### DATA EXCERPT

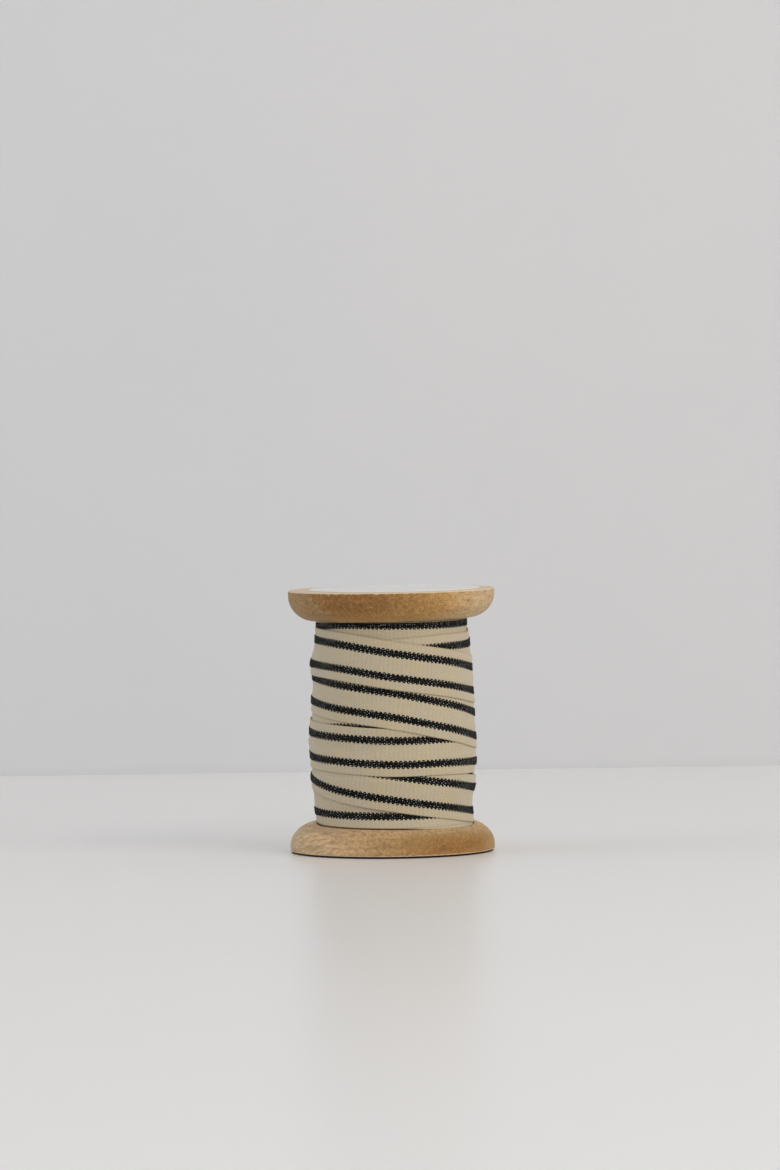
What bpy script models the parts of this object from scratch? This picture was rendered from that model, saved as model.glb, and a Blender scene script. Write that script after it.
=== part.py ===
"""A roll of ribbon on a turned wooden spool: two rounded end discs, the wound ribbon and a round paper.

The spool stands on its bottom disc. The origin is the middle of the floor face, +Z is up and -Y is the front.
"""

import math
from collections import namedtuple

import bmesh
import bpy
from mathutils import Vector

MM = 0.001
COLLECTION = "ribbon_on_spool"
PIECE_GAP = 0.3 * MM

# The spool
SPOOL_HEIGHT = 70.0 * MM
DISC_STEPS = 72
ROUND_SEGMENTS = 9
EDGE_SEGMENTS = 3

# Each end disc: a straight rim next to its outer face, then a quarter ellipse in to its inner face
Disc = namedtuple("Disc", "name radius thickness straight round_in edge_round x tilt_deg")
BOTTOM_DISC = Disc("bottom_flange", 27.35 * MM, 7.7 * MM, 1.8 * MM, 8.0 * MM, 0.6 * MM, -0.2 * MM, 0.0)
TOP_DISC = Disc("top_flange", 27.6 * MM, 7.8 * MM, 1.3 * MM, 8.0 * MM, 0.35 * MM, 0.25 * MM, -0.45)

# The round paper on the top face, set a little to the right of the disc's middle
LABEL_RADIUS = 22.9 * MM
LABEL_THICKNESS = 0.25 * MM
LABEL_SHIFT = 0.9 * MM

# The ribbon
RIBBON_WIDTH = 12.7 * MM
RIBBON_LAYER = 0.5 * MM
ROLL_X = 0.2 * MM
ROLL_COLUMNS = 96
BAND_FRACTIONS = (0.0, 0.35, 0.7, 1.0)
BAND_CROWN = 0.12 * MM

# The height of the middle of each turn's width, at the left, front, right and back of the roll, in mm.
# A turn starts at the back where the one before it ends. The lap turns run down to the right in front, and
# each one lies over the next. The under turns cross them the other way, and show next to the top disc.
Turn = namedtuple("Turn", "name left front right back")
LAP_START = 54.9
LAP_TURNS = (
    Turn("outermost", 54.4, 51.1, 46.5, 45.3),
    Turn("second", 44.0, 41.0, 35.0, 32.8),
    Turn("third", 29.3, 28.0, 27.1, 25.2),
    Turn("fourth", 22.6, 18.3, 14.3, 14.0),
    Turn("lowest", 14.0, 14.0, 14.0, 14.0),
)
UNDER_START = 45.0
UNDER_TURNS = (
    Turn("rising", 47.5, 52.2, 53.4, 57.0),
    Turn("topmost", 58.3, 58.4, 58.3, 58.6),
)
TURN_ANGLES = (-80.0, 0.0, 80.0, 180.0)

# The ribbon's cut end lies at the back, between these angles
END_ANGLES = (-180.0, -150.0)

# Radius under the outer layer at these heights, in mm
Girth = namedtuple("Girth", "height radius")
GIRTHS = (
    Girth(8.0, 20.7),
    Girth(14.0, 20.9),
    Girth(22.0, 21.3),
    Girth(30.0, 21.5),
    Girth(38.0, 21.1),
    Girth(46.0, 20.8),
    Girth(52.0, 20.6),
    Girth(57.0, 20.0),
    Girth(62.0, 19.6),
)

# How many ribbon layers deep each visible band of the roll lies at its upper and lower edge, in front
Band = namedtuple("Band", "name upper lower")
BANDS = (
    Band("topmost", 1.0, 1.0),
    Band("rising", 2.0, 2.0),
    Band("outermost", 2.6, 2.2),
    Band("second", 1.2, 2.0),
    Band("slit", 0.8, 0.8),
    Band("third", 1.2, 2.0),
    Band("fourth", 1.2, 2.0),
    Band("lowest", 1.2, 1.2),
)
SLIT_OPEN = 0.8 * MM

MATERIALS = {
    "beech": ((0.42, 0.25, 0.115, 1.0), 0.62),
    "ribbon": ((0.52, 0.43, 0.31, 1.0), 0.9),
    "paper": ((0.72, 0.71, 0.69, 1.0), 0.75),
}


def clear_scene():
    for ob in list(bpy.data.objects):
        bpy.data.objects.remove(ob)


def make_material(name):
    colour, roughness = MATERIALS[name]
    material = bpy.data.materials.new(name)
    material.use_nodes = True
    shader = material.node_tree.nodes["Principled BSDF"]
    shader.inputs["Base Color"].default_value = colour
    shader.inputs["Roughness"].default_value = roughness
    shader.inputs["Metallic"].default_value = 0.0
    material.diffuse_color = colour
    return material


def add_object(name, mesh, material, collection):
    ob = bpy.data.objects.new(name, mesh)
    ob.data.materials.append(material)
    collection.objects.link(ob)
    return ob


def blend(start, end, value):
    """0 before start, 1 after end, and a smooth step between them."""
    t = min(1.0, max(0.0, (value - start) / (end - start)))
    return t * t * (3.0 - 2.0 * t)


def curve_through(knots, at):
    """The height at a place along a smooth curve through (place, height) knots."""
    places = [knot[0] for knot in knots]
    heights = [knot[1] for knot in knots]
    last = len(knots) - 1
    i = 0
    while i < last - 1 and at > places[i + 1]:
        i += 1

    def slope(k):
        before, after = max(0, k - 1), min(last, k + 1)
        return (heights[after] - heights[before]) / (places[after] - places[before])

    span = places[i + 1] - places[i]
    t = min(1.0, max(0.0, (at - places[i]) / span))
    rest = 1.0 - t
    ends = (1.0 + 2.0 * t) * rest * rest * heights[i] + t * t * (3.0 - 2.0 * t) * heights[i + 1]
    return ends + span * t * rest * (rest * slope(i) - t * slope(i + 1))


def turn_knots(start, turns):
    """The knots of one layer, with the angle counted on from turn to turn."""
    knots = [(-180.0, start)]
    for number, turn in enumerate(turns):
        heights = (turn.left, turn.front, turn.right, turn.back)
        knots += [(360.0 * number + angle, height) for angle, height in zip(TURN_ANGLES, heights)]
    return knots


LAP_KNOTS = turn_knots(LAP_START, LAP_TURNS)
UNDER_KNOTS = turn_knots(UNDER_START, UNDER_TURNS)


def lap_middle(turn, angle):
    return curve_through(LAP_KNOTS, 360.0 * turn + angle) * MM


def under_middle(turn, angle):
    return curve_through(UNDER_KNOTS, 360.0 * turn + angle) * MM


def disc_profile(disc):
    """The half section of a disc from its outer face, at height 0, up to its inner face."""
    points = [(0.0, 0.0), (0.5 * disc.radius, 0.0)]
    for i in range(EDGE_SEGMENTS + 1):
        turn = 0.5 * math.pi * i / EDGE_SEGMENTS
        across = disc.radius - disc.edge_round * (1.0 - math.sin(turn))
        points.append((across, disc.edge_round * (1.0 - math.cos(turn))))
    rise = disc.thickness - disc.straight
    for i in range(ROUND_SEGMENTS + 1):
        turn = 0.5 * math.pi * i / ROUND_SEGMENTS
        across = disc.radius - disc.round_in * (1.0 - math.cos(turn))
        points.append((across, disc.straight + rise * math.sin(turn)))
    points.append((0.0, disc.thickness))
    return points


def turned_mesh(name, profile):
    """A half section in XZ, listed from top to bottom down its outer side."""
    mesh = bpy.data.meshes.new(name)
    edges = [(i, i + 1) for i in range(len(profile) - 1)]
    mesh.from_pydata([(x, 0.0, z) for x, z in profile], edges, [])
    return mesh


def add_screw(ob, steps):
    screw = ob.modifiers.new("turning", "SCREW")
    screw.steps = steps
    screw.render_steps = steps
    screw.use_merge_vertices = True
    screw.merge_threshold = 0.00001


def make_disc(disc, material, collection):
    profile = disc_profile(disc)
    if disc is TOP_DISC:
        profile = [(x, -z) for x, z in profile]
    else:
        profile = profile[::-1]
    ob = add_object(disc.name, turned_mesh(disc.name, profile), material, collection)
    add_screw(ob, DISC_STEPS)
    ob.location = (disc.x, 0.0, SPOOL_HEIGHT if disc is TOP_DISC else 0.0)
    ob.rotation_euler = (0.0, math.radians(disc.tilt_deg), 0.0)
    return ob


def make_label(top_disc, material, collection):
    """The paper lies on the top disc, so it takes the disc's tilt from it."""
    profile = [(0.0, LABEL_THICKNESS), (LABEL_RADIUS, LABEL_THICKNESS), (LABEL_RADIUS, 0.0), (0.0, 0.0)]
    ob = add_object("top_label", turned_mesh("top_label", profile), material, collection)
    add_screw(ob, DISC_STEPS)
    ob.parent = top_disc
    ob.location = (LABEL_SHIFT, 0.0, PIECE_GAP)
    return ob


def girth(height):
    knots = [(row.height, row.radius) for row in GIRTHS]
    return curve_through(knots, height / MM) * MM


def roll_edges(angle, top, bottom):
    """The heights that part the bands at one angle, from the top of the roll to its bottom."""
    half = 0.5 * RIBBON_WIDTH
    shown = blend(END_ANGLES[0], END_ANGLES[1], angle)
    covered = lap_middle(1, angle) + half
    outer_top = covered + shown * (lap_middle(0, angle) + half - covered)
    outer_low = covered + shown * (lap_middle(0, angle) - half - covered)
    rising_top = min(top, max(outer_top, under_middle(0, angle) + half))
    second_low = lap_middle(1, angle) - half
    slit_low = min(second_low, lap_middle(2, angle) + half)
    third_low = lap_middle(2, angle) - half
    fourth_low = max(bottom, lap_middle(3, angle) - half)
    return [top, rising_top, outer_top, outer_low, second_low, slit_low, third_low, fourth_low, bottom]


def band_depths(number, angle, slit):
    """How many layers deep a band lies at its upper and lower edge. At the back each band runs on into
    the next one, so the depths meet there."""
    band = BANDS[number]
    upper, lower = band.upper, band.lower
    shown = blend(END_ANGLES[0], END_ANGLES[1], angle)
    ending = blend(110.0, 180.0, angle)
    if band.name == "rising":
        upper = lower = band.upper + ending * (BANDS[0].upper - band.upper)
    if band.name == "outermost":
        amount = shown * (1.0 - ending)
        upper = 2.0 + amount * (band.upper - 2.0)
        lower = 2.0 + amount * (band.lower - 2.0)
    if band.name == "second":
        upper = 2.0 + shown * (band.upper - 2.0)
    if band.name == "slit":
        upper = lower = 1.2 + slit * (band.upper - 1.2)
    if band.name == "fourth":
        lower = band.lower + ending * (BANDS[-1].lower - band.lower)
    return upper, lower


def roll_column(angle):
    """The outline of the roll at one angle, as (radius, height) points from the top down."""
    x = ROLL_X + GIRTHS[-1].radius * MM * math.sin(math.radians(angle)) - TOP_DISC.x
    top = SPOOL_HEIGHT - TOP_DISC.thickness - PIECE_GAP - x * math.tan(math.radians(TOP_DISC.tilt_deg))
    bottom = BOTTOM_DISC.thickness + PIECE_GAP
    edges = roll_edges(angle, top, bottom)
    points = []
    for number, (high, low) in enumerate(zip(edges[:-1], edges[1:])):
        slit = min(1.0, (edges[4] - edges[5]) / SLIT_OPEN)
        upper, lower = band_depths(number, angle, slit)
        crown = BAND_CROWN * min(1.0, (high - low) / (3.0 * MM))
        for fraction in BAND_FRACTIONS:
            height = high + fraction * (low - high)
            depth = upper + fraction * (lower - upper)
            bulge = crown * 4.0 * fraction * (1.0 - fraction)
            points.append((girth(height) + depth * RIBBON_LAYER + bulge, height))
    return points


def make_roll(material, collection):
    """The wound ribbon: a loft between unlike sections, because the edges of its turns slant around it."""
    angles = [-180.0 + 360.0 * i / ROLL_COLUMNS for i in range(ROLL_COLUMNS + 1)]
    form = bmesh.new()
    columns = []
    for angle in angles:
        turn = math.radians(angle)
        columns.append(
            [form.verts.new((r * math.sin(turn), -r * math.cos(turn), z)) for r, z in roll_column(angle)]
        )
    for left, right in zip(columns[:-1], columns[1:]):
        for i in range(len(left) - 1):
            form.faces.new((left[i], left[i + 1], right[i + 1], right[i]))
    for end in (0, -1):
        rim = [column[end] for column in columns[:-1]]
        middle = sum((vert.co for vert in rim), Vector()) / len(rim)
        centre = form.verts.new((0.0, 0.0, middle.z))
        for left, right in zip(columns[:-1], columns[1:]):
            form.faces.new((centre, left[end], right[end]))
    bmesh.ops.remove_doubles(form, verts=form.verts, dist=0.000002)
    bmesh.ops.recalc_face_normals(form, faces=form.faces)
    mesh = bpy.data.meshes.new("ribbon_roll")
    form.to_mesh(mesh)
    form.free()
    ob = add_object("ribbon_roll", mesh, material, collection)
    ob.location = (ROLL_X, 0.0, 0.0)
    mesh.shade_smooth()
    mesh.set_sharp_from_angle(angle=math.radians(35.0))
    return ob


def main():
    clear_scene()
    collection = bpy.data.collections.new(COLLECTION)
    bpy.context.scene.collection.children.link(collection)
    beech = make_material("beech")
    make_disc(BOTTOM_DISC, beech, collection)
    top_disc = make_disc(TOP_DISC, beech, collection)
    make_roll(make_material("ribbon"), collection)
    make_label(top_disc, make_material("paper"), collection)


main()
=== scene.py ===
import math

import bmesh
import bpy
import numpy as np
from mathutils import Matrix, Vector


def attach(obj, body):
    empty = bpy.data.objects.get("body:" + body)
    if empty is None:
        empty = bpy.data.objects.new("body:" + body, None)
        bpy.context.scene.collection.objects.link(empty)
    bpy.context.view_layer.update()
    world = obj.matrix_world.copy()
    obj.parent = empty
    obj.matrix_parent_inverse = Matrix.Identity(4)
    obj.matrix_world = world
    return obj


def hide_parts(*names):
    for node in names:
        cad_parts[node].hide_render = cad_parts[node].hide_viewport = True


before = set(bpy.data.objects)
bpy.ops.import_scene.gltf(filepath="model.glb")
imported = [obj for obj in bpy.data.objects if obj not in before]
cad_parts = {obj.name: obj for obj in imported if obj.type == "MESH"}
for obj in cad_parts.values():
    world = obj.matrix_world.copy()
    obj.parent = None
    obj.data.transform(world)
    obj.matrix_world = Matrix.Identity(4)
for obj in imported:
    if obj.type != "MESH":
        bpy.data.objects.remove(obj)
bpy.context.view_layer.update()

mm = 0.001
print("frame loaded:", ", ".join(sorted(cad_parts)))


def linearColour(hexCode):
    # hex sRGB to the linear values that the shader sockets hold
    values = [int(hexCode[i:i + 2], 16) / 255 for i in (1, 3, 5)]
    return [v / 12.92 if v <= 0.04045 else ((v + 0.055) / 1.055) ** 2.4 for v in values] + [1.0]


def addNode(tree, kind, inputs=None, **settings):
    # one node: its settings by name, and its inputs by name or number, each a value or a socket to link
    node = tree.nodes.new(kind)
    for name, value in settings.items():
        setattr(node, name, value)
    for key, value in (inputs or {}).items():
        if isinstance(value, bpy.types.NodeSocket):
            tree.links.new(value, node.inputs[key])
        else:
            node.inputs[key].default_value = value
    return node


def newMaterial(name, **surface):
    # a material with its Principled shader's own sockets set
    material = bpy.data.materials.new(name)
    material.use_nodes = True
    shader = material.node_tree.nodes["Principled BSDF"]
    for socket, value in surface.items():
        shader.inputs[socket.replace("_", " ")].default_value = value
    return material, material.node_tree, shader


def newPiece(name, mesh, material):
    piece = bpy.data.objects.new(name, mesh)
    bpy.context.scene.collection.objects.link(piece)
    if material and not mesh.materials:
        mesh.materials.append(material)
    return piece


def softStep(low, high, value):
    t = np.clip((value - low) / (high - low), 0, 1)
    return t * t * (3 - 2 * t)


def softNoise(shape, cells, rng):
    # random values on a coarse grid, eased to the full one: from -1 to 1
    grid = rng.uniform(-1, 1, (cells[0] + 2, cells[1] + 2))
    result = grid
    for axis in (0, 1):
        place = np.linspace(0, cells[axis], shape[axis])
        start = np.floor(place).astype(int)
        part = softStep(0, 1, place - start)
        part = part[:, None] if axis == 0 else part[None, :]
        result = np.take(result, start, axis) * (1 - part) + np.take(result, start + 1, axis) * part
    return result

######

• **WHAT TO PRODUCE**: Each line from the top of the material above through the line with "EDGE_SEGMENTS = 3" must be echoed exactly, and no other line.

• **TASK RESPONSE**:
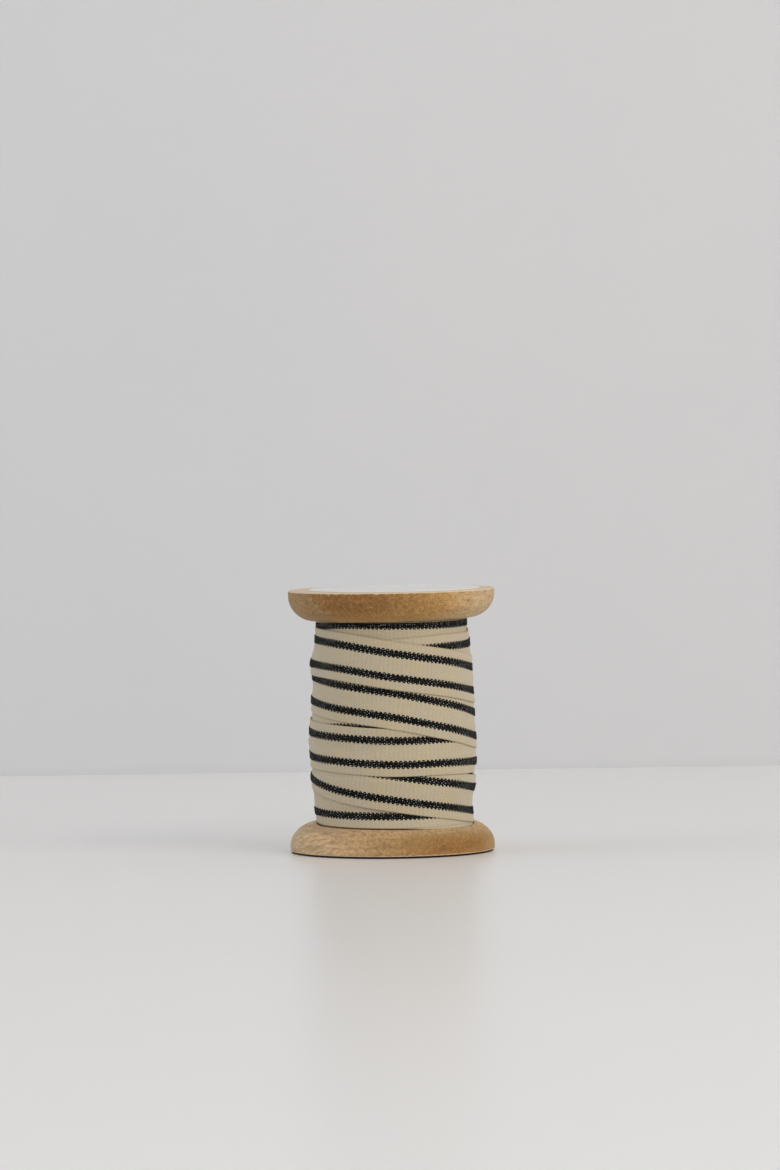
What bpy script models the parts of this object from scratch? This picture was rendered from that model, saved as model.glb, and a Blender scene script. Write that script after it.
=== part.py ===
"""A roll of ribbon on a turned wooden spool: two rounded end discs, the wound ribbon and a round paper.

The spool stands on its bottom disc. The origin is the middle of the floor face, +Z is up and -Y is the front.
"""

import math
from collections import namedtuple

import bmesh
import bpy
from mathutils import Vector

MM = 0.001
COLLECTION = "ribbon_on_spool"
PIECE_GAP = 0.3 * MM

# The spool
SPOOL_HEIGHT = 70.0 * MM
DISC_STEPS = 72
ROUND_SEGMENTS = 9
EDGE_SEGMENTS = 3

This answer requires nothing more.